Aside from using a panel, what are the other options? You can find high-quality respondents for B2B research via:

  • LinkedIn or other social media networks
  • Calling and emailing them
  • Industry events and associations
  • Trade publications and websites
  • Independent online forums
  • Competitor websites and marketing
  • Your CRM, website, or other internal sources

In terms of the latter, it’s always a good idea to leverage internal knowledge before starting a research project – it can save you a significant amount of time.

For some projects, the audience in your CRM will be too narrow – for example, if you need to speak to prospects or competitors’ customers primarily.

However, your colleagues in client-facing roles may know the quickest way for you to find people to interview in the wider market.

#3 Take extra steps to improve response rates during recruitment 

Given that incentivization is challenging in B2B, to encourage respondents to take part in your project, take extra steps to engage with them.

We recommend:

  • Personalizing your outreach: Don’t send them a generic message
  • Using multiple channels: Some will prefer an approach by email, others via a phone call, LinkedIn, social media, a letter in the post, etc.
  • Making a compelling case: Explain the benefits of participating, appeal to their sense of curiosity, and offer the most appropriate incentives for your audience
  • Avoiding peak business times: E.g. first thing Monday morning, or at the end of the year
  • Being patient: They may be busy when you first contact them, but more willing to take part at a later date
  • Revealing the research sponsor, if appropriate: While it’s often preferable to withhold this information when B2B recruitment is tough this may not be possible

On the last point, potential respondents are more likely to participate if they can see a letter from the sponsoring company authorizing the research process.

Summary

The problem with B2B research panels: Understanding the limitations and challenges

The risks of using a bad B2B panel include: basing business decisions on low-quality or misleading data; damaging your credibility if it’s published; missing out on true insights and opportunities; wasting your research budget; losing valuable time.
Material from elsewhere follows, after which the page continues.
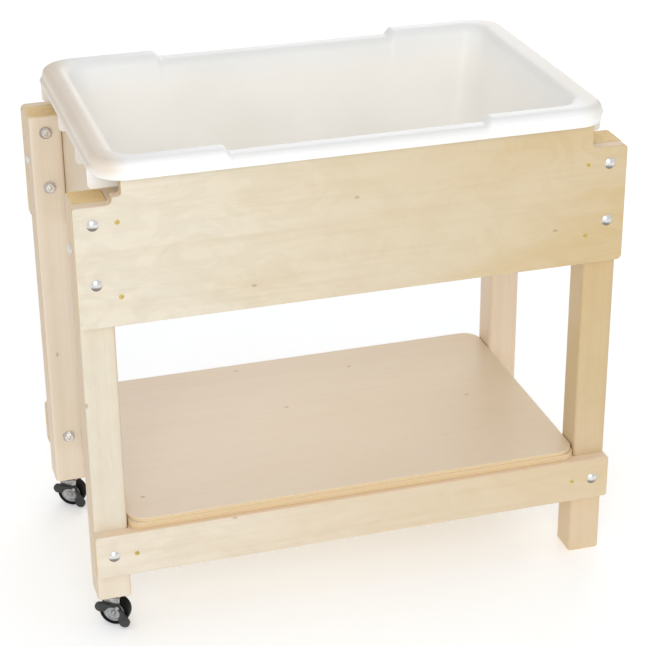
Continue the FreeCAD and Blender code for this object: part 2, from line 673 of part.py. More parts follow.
def tangent_strip(c0, r0, c1, r1, y, thick):
    """Plate that joins two discs by their common outer tangents."""
    d = math.hypot(c1[0] - c0[0], c1[1] - c0[1])
    base = math.atan2(c1[1] - c0[1], c1[0] - c0[0])
    lean = math.acos((r0 - r1) / d)
    corners = []
    for centre, radius, sign in ((c0, r0, 1), (c1, r1, 1), (c1, r1, -1), (c0, r0, -1)):
        a = base + sign * lean
        corners.append(V(centre[0] + radius * math.cos(a), y, centre[1] + radius * math.sin(a)))
    strip = slab(Part.makePolygon(corners + [corners[0]]), V(0, thick, 0))
    for centre, radius in ((c0, r0), (c1, r1)):
        strip = strip.fuse(rod(V(centre[0], y, centre[1]), Y_AXIS, radius, thick))
    return strip


def caster_brake():
    """Rocker lever outside the near cheek: a bent plate with a round toe lobe at each end."""
    y = -FORK_GAP - CHEEK - LEVER_GAP - LEVER_T
    pivot = (TRAIL + LEVER_PIVOT[0], WHEEL_R + LEVER_PIVOT[1])
    lever = rod(V(pivot[0], y, pivot[1]), Y_AXIS, LEVER_HUB_R, LEVER_T)
    for dx, dz, radius in LEVER_LOBES:
        lever = lever.fuse(tangent_strip(pivot, LEVER_NECK_R, (TRAIL + dx, WHEEL_R + dz), radius, y, LEVER_T))
    lever = lever.cut(rod(V(TRAIL, y - 1, WHEEL_R), Y_AXIS, LEVER_CUTOUT_R, LEVER_T + 2)).removeSplitter()
    lever = eased(lever, LEVER_EASED, lambda e: flat_in(e, 1, (y,)))
    return lever.cut(rod(V(pivot[0], y - 1, pivot[1]), Y_AXIS, LEVER_PIN_R + RUNNING, LEVER_T + 2))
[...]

Why market research panels are useful for B2C research

While most research panels don’t have real B2B respondents, they do have plenty of real consumers. Panel research in B2C also tends to be very cost-effective. Not only that, but B2C panel research is usually very fast.

Why panels don't work in B2B research

In our experience, most online research panels don’t have C-level decision-makers, if they have business-to-business respondents at all. Many panels claiming to have senior B2B respondents are still selling consumer sample.

Also, senior decision-makers can move from business to business frequently, changing roles or industries. For a panel company, it’s expensive to keep finding and updating this information on their database.

Another issue is that many third-party panels don’t provide sample for qualitative research methods – including video interviews, focus groups, and online communities.

Many panels have ‘professional respondents’ and don’t have a proprietary database either.  

Some also have bots and are targeted by ‘click farms’. And while there are several good panel providers in market research, some others give the industry a bad name.

The challenges of recruiting participants

This is why genuine B2B participants are difficult – but not impossible – to find: the target market for B2B research is small; real business decision-makers have little time for research; incentivization in B2B research is complicated; gatekeepers will protect their schedule

Best practices for finding true B2B research participants

We recommend that you: build a proprietary database for research projects; use alternatives to panel sample; take extra steps to improve response rates during recruitment.